-- Written task --
Produce the listing below again, exactly as shown.

-- Collected material --
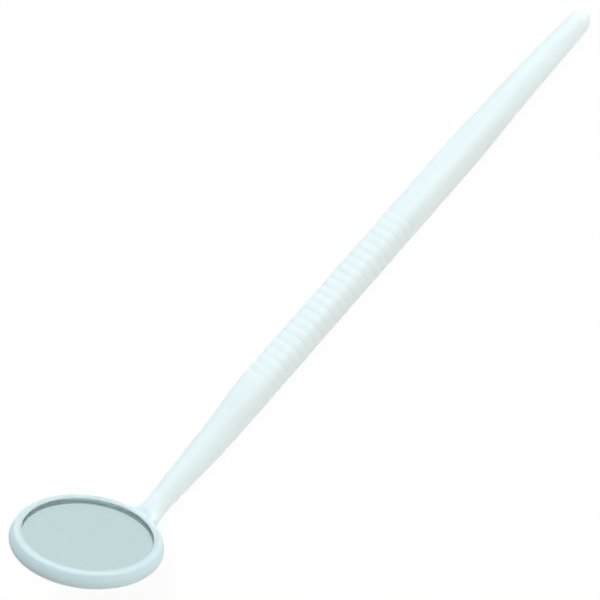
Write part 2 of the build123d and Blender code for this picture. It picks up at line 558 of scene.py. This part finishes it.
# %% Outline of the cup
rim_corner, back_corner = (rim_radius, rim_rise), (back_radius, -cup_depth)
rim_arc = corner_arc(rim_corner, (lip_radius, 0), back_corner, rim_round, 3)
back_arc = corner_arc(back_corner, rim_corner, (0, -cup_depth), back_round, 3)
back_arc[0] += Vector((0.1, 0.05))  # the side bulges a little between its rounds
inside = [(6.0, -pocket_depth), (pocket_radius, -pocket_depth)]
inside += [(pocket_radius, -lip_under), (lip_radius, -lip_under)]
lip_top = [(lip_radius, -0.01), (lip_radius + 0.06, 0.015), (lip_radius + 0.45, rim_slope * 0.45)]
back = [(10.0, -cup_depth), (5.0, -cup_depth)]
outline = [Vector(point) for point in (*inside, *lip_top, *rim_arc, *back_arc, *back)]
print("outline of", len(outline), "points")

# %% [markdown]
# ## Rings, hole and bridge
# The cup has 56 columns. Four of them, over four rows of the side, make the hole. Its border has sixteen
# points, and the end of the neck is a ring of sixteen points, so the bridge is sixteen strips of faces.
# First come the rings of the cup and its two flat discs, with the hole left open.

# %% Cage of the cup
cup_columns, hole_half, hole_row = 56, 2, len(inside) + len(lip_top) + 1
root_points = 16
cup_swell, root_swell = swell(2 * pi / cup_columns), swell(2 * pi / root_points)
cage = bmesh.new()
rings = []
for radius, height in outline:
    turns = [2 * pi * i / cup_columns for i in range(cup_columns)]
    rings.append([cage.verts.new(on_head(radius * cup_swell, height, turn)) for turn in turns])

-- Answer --
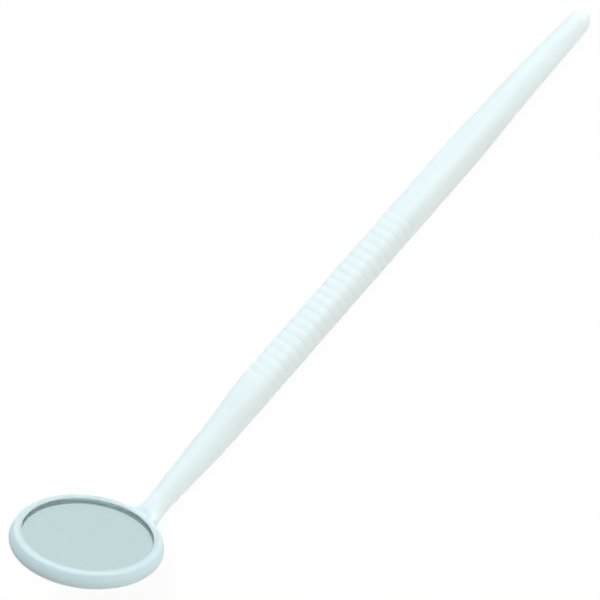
Write part 2 of the build123d and Blender code for this picture. It picks up at line 558 of scene.py. This part finishes it.
# %% Outline of the cup
rim_corner, back_corner = (rim_radius, rim_rise), (back_radius, -cup_depth)
rim_arc = corner_arc(rim_corner, (lip_radius, 0), back_corner, rim_round, 3)
back_arc = corner_arc(back_corner, rim_corner, (0, -cup_depth), back_round, 3)
back_arc[0] += Vector((0.1, 0.05))  # the side bulges a little between its rounds
inside = [(6.0, -pocket_depth), (pocket_radius, -pocket_depth)]
inside += [(pocket_radius, -lip_under), (lip_radius, -lip_under)]
lip_top = [(lip_radius, -0.01), (lip_radius + 0.06, 0.015), (lip_radius + 0.45, rim_slope * 0.45)]
back = [(10.0, -cup_depth), (5.0, -cup_depth)]
outline = [Vector(point) for point in (*inside, *lip_top, *rim_arc, *back_arc, *back)]
print("outline of", len(outline), "points")

# %% [markdown]
# ## Rings, hole and bridge
# The cup has 56 columns. Four of them, over four rows of the side, make the hole. Its border has sixteen
# points, and the end of the neck is a ring of sixteen points, so the bridge is sixteen strips of faces.
# First come the rings of the cup and its two flat discs, with the hole left open.

# %% Cage of the cup
cup_columns, hole_half, hole_row = 56, 2, len(inside) + len(lip_top) + 1
root_points = 16
cup_swell, root_swell = swell(2 * pi / cup_columns), swell(2 * pi / root_points)
cage = bmesh.new()
rings = []
for radius, height in outline:
    turns = [2 * pi * i / cup_columns for i in range(cup_columns)]
    rings.append([cage.verts.new(on_head(radius * cup_swell, height, turn)) for turn in turns])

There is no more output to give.